(begin)
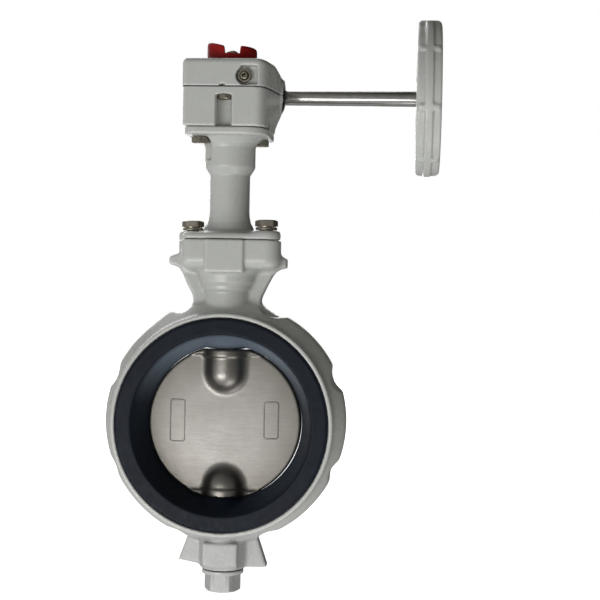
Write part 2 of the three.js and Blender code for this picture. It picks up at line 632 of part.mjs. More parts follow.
function indicatorCap() {
  const knob = rod(CAP.radius, CAP.base, CAP.high, 28);
  const slot = box(-CAP.slot / 2, CAP.slot / 2, -20, 20, CAP.floor, 250).rotate([0, 0, CAP.turn]);
  const above = outline([[-14.4, CAP.high - 0.4], [-CAP.slot / 2, CAP.low + 0.3], [14.6, CAP.low],
    [16.5, CAP.low - 1.4], [20, 250], [-20, 250], [-16.5, CAP.high - 1.8]]);
  const spigot = rod(STEM_TOP_RADIUS + GAP, 230, STEM_TOP + GAP);
  return cut(knob, slot, prismY(above, -20, 20), spigot, rod(2.3, 230, 250, SMALL_SEGMENTS));
}

function indicatorScrew() {
  const seat = CAP.floor + 0.1;
  const top = seat + SCREW_HEAD.height;
  const head = turned([[0, seat], [SCREW_HEAD.radius, seat], [SCREW_HEAD.radius, top - 1.2],
    [SCREW_HEAD.radius - 1.1, top - 0.3], [0, top]], SMALL_SEGMENTS);
  return join(head, rod(2, 228.5, seat + 1, SMALL_SEGMENTS))
    .subtract(box(-5, 5, -0.5, 0.5, top - 1.4, 250));
}

// ---- the assembly ----
const valve = new THREE.Group();

function add(name, piece, color, roughness, metalness) {
  const { vertProperties, triVerts } = piece.getMesh();
  const geometry = new THREE.BufferGeometry();
  geometry.setAttribute('position', new THREE.Float32BufferAttribute(vertProperties, 3));
  geometry.setIndex(new THREE.Uint32BufferAttribute(triVerts, 1));
  geometry.computeVertexNormals();
  const mesh = new THREE.Mesh(geometry, new THREE.MeshStandardMaterial({ color, roughness, metalness }));
  mesh.name = name;
  valve.add(mesh);
}

const painted = (name, piece) => add(name, piece, PAINT, 0.45, 0);
const rubber = (name, piece) => add(name, piece, RUBBER, 0.55, 0);
const steel = (name, piece) => add(name, piece, STEEL, 0.3, 1);
const bronze = (name, piece) => add(name, piece, BRONZE, 0.4, 1);

painted('body', body());
rubber('seat_ring', seatRing());
steel('disc', disc());
steel('upper_stem', upperStem());
steel('lower_stem', lowerStem());
rubber('stem_o_ring_lower', stemRing(68));
rubber('stem_o_ring_upper', stemRing(71));
bronze('body_bush', bush(73, 112));
rubber('lower_stem_o_ring', stemRing(-68));
bronze('lower_bush', bush(-87.6, -70));
add('bottom_cap', bottomCap(), PAINT, 0.6, 0);
rubber('bottom_cap_gasket', capGasket());

painted('neck_column', neckColumn());
bronze('neck_bush', bush(152, 184));
const neckBoltSeat = NECK_FLANGE_TOP + 2.2;
const neckBolt = (turn) => hexBolt(BOLT_HEAD, BOLT_RADIUS, 20, turn);
steel('neck_bolt_right', moved(neckBolt(0.2), NECK_BOLT.x, -NECK_BOLT.y, neckBoltSeat));
steel('neck_bolt_left', moved(neckBolt(0.05), -NECK_BOLT.x, NECK_BOLT.y, neckBoltSeat));
steel('neck_washer_right', moved(springWasher(), NECK_BOLT.x, -NECK_BOLT.y, NECK_FLANGE_TOP + 0.1));
steel('neck_washer_left', moved(springWasher(), -NECK_BOLT.x, NECK_BOLT.y, NECK_FLANGE_TOP + 0.1));
const gearBolt = hexBolt(GEAR_BOLT_HEAD, GEAR_BOLT_RADIUS, 16, Math.PI / 6).rotate([180, 0, 0]);
steel('gear_bolt_front', moved(gearBolt, -GEAR_BOLT.x, -GEAR_BOLT.y, TOP_FLANGE_BOTTOM - 0.1));
steel('gear_bolt_rear', moved(gearBolt, GEAR_BOLT.x, GEAR_BOLT.y, TOP_FLANGE_BOTTOM - 0.1));

painted('gear_housing', gearHousing());
painted('gear_cover', gearCover());
rubber('cover_gasket', coverGasket());
COVER_SCREWS.forEach((screw) => steel(`cover_screw_${screw.name}`, coverScrew(screw)));
steel('stop_screw_closed', atFront(stopScrew()));
steel('stop_nut_closed', atFront(lockNut()));
steel('stop_screw_open', atLeft(stopScrew()));
steel('stop_nut_open', atLeft(lockNut()));
bronze('worm_wheel', wormWheel());
steel('gear_key', gearKey());
steel('worm_shaft', wormShaft());
bronze('worm_bush_left', wormBush(-23, -15));
bronze('worm_bush_right', wormBush(15, 23));
steel('worm_end_plug', wormTube(0.01, 8.3, TUNNEL_LEFT + 0.5, -28));
rubber('shaft_seal', wormTube(SHAFT_RADIUS + GAP, 8.3, 28.3, TUNNEL_RIGHT - 0.6));
painted('handwheel', handwheel());
steel('wheel_pin', wheelPin());
rubber('indicator_seal', tube(STEM_TOP_RADIUS + GAP, 8.3, 225.2, 232));
add('indicator_cap', indicatorCap(), RED, 0.6, 0);
steel('indicator_screw', indicatorScrew());

export default valve;
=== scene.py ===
import json
import math

import bmesh
import bpy
import numpy as np
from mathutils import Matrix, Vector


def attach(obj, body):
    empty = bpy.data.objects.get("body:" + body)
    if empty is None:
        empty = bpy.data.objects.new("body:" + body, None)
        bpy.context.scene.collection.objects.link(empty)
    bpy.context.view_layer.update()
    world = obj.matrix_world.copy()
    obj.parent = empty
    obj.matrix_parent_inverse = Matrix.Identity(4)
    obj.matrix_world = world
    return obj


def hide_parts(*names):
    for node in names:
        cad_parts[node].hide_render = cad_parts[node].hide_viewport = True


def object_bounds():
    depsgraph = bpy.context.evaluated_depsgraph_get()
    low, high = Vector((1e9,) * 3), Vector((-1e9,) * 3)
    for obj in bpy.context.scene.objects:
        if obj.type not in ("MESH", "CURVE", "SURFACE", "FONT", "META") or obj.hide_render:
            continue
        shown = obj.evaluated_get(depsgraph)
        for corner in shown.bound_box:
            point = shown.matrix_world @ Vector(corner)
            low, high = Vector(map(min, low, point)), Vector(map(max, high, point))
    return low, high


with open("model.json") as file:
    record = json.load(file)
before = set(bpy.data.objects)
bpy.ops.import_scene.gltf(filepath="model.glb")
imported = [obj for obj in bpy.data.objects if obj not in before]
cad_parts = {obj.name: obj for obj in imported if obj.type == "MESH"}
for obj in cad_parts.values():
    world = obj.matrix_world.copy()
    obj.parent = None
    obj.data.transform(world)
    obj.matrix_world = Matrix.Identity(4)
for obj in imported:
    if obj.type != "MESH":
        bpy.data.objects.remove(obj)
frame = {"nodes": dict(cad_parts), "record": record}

import openvdb
from mathutils import Matrix, Vector

# Looks of a wafer butterfly valve. Shapes below are worked out in millimetres, in the frame's own
# axes (origin at the bore's centre, +Y along the pipe, +Z up the stem), and stored in metres.
MM = 0.001
cad_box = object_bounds()


# ---- distance fields: shapes as signed distances in mm, negative inside ----
def smooth_min(a, b, k):
    """Union of two fields with a fillet of about k."""
    h = np.clip(0.5 + 0.5 * (b - a) / k, 0, 1)
    return b + (a - b) * h - k * h * (1 - h)


def smooth_max(a, b, k):
    """Intersection of two fields, its edge rounded by about k."""
    return -smooth_min(-a, -b, k)


def carve(a, b, k=0.0):
    """a with b taken away, the cut's edge rounded by about k."""
    return smooth_max(a, -b, k) if k else np.maximum(a, -b)


def join(*fields):
    """Plain union."""
    out = fields[0]
    for field in fields[1:]:
        out = np.minimum(out, field)
    return out


def both(a, b):
    """The field of a flat outline's distance a and a thickness distance b, as one solid."""
    outside = np.hypot(np.maximum(a, 0), np.maximum(b, 0))
    return outside + np.minimum(np.maximum(a, b), 0)


def span(w, low, high):
    """Distance to the slab from low to high."""
    return np.abs(w - (low + high) / 2) - (high - low) / 2


def rod(u, v, w, radius, low, high, soft=0.0):
    """A cylinder along w with its edges rounded by soft."""
    side = np.hypot(u, v) - radius + soft
    return both(side, span(w, low, high) + soft) - soft


def block(x, y, z, low, high, soft=0.0):
    """A box between two corners with its edges rounded by soft."""
    sides = [span(w, a, b) + soft for w, a, b in zip((x, y, z), low, high)]
    out = np.sqrt(sum(np.maximum(s, 0) ** 2 for s in sides))
    inside = np.minimum(np.maximum(np.maximum(sides[0], sides[1]), sides[2]), 0)
    return out + inside - soft


def ball(x, y, z, centre, radius):
    return np.sqrt((x - centre[0]) ** 2 + (y - centre[1]) ** 2 + (z - centre[2]) ** 2) - radius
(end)
### PROBLEM DETAILS
Retype, in the same exact form, the lines of the material above from the line holding "painted('gear_housing', gearHousing());" through the line holding "depsgraph = bpy.context.evaluated_depsgraph_get()".

### WRITTEN REPLY
painted('gear_housing', gearHousing());
painted('gear_cover', gearCover());
rubber('cover_gasket', coverGasket());
COVER_SCREWS.forEach((screw) => steel(`cover_screw_${screw.name}`, coverScrew(screw)));
steel('stop_screw_closed', atFront(stopScrew()));
steel('stop_nut_closed', atFront(lockNut()));
steel('stop_screw_open', atLeft(stopScrew()));
steel('stop_nut_open', atLeft(lockNut()));
bronze('worm_wheel', wormWheel());
steel('gear_key', gearKey());
steel('worm_shaft', wormShaft());
bronze('worm_bush_left', wormBush(-23, -15));
bronze('worm_bush_right', wormBush(15, 23));
steel('worm_end_plug', wormTube(0.01, 8.3, TUNNEL_LEFT + 0.5, -28));
rubber('shaft_seal', wormTube(SHAFT_RADIUS + GAP, 8.3, 28.3, TUNNEL_RIGHT - 0.6));
painted('handwheel', handwheel());
steel('wheel_pin', wheelPin());
rubber('indicator_seal', tube(STEM_TOP_RADIUS + GAP, 8.3, 225.2, 232));
add('indicator_cap', indicatorCap(), RED, 0.6, 0);
steel('indicator_screw', indicatorScrew());

export default valve;
=== scene.py ===
import json
import math

import bmesh
import bpy
import numpy as np
from mathutils import Matrix, Vector


def attach(obj, body):
    empty = bpy.data.objects.get("body:" + body)
    if empty is None:
        empty = bpy.data.objects.new("body:" + body, None)
        bpy.context.scene.collection.objects.link(empty)
    bpy.context.view_layer.update()
    world = obj.matrix_world.copy()
    obj.parent = empty
    obj.matrix_parent_inverse = Matrix.Identity(4)
    obj.matrix_world = world
    return obj


def hide_parts(*names):
    for node in names:
        cad_parts[node].hide_render = cad_parts[node].hide_viewport = True


def object_bounds():
    depsgraph = bpy.context.evaluated_depsgraph_get()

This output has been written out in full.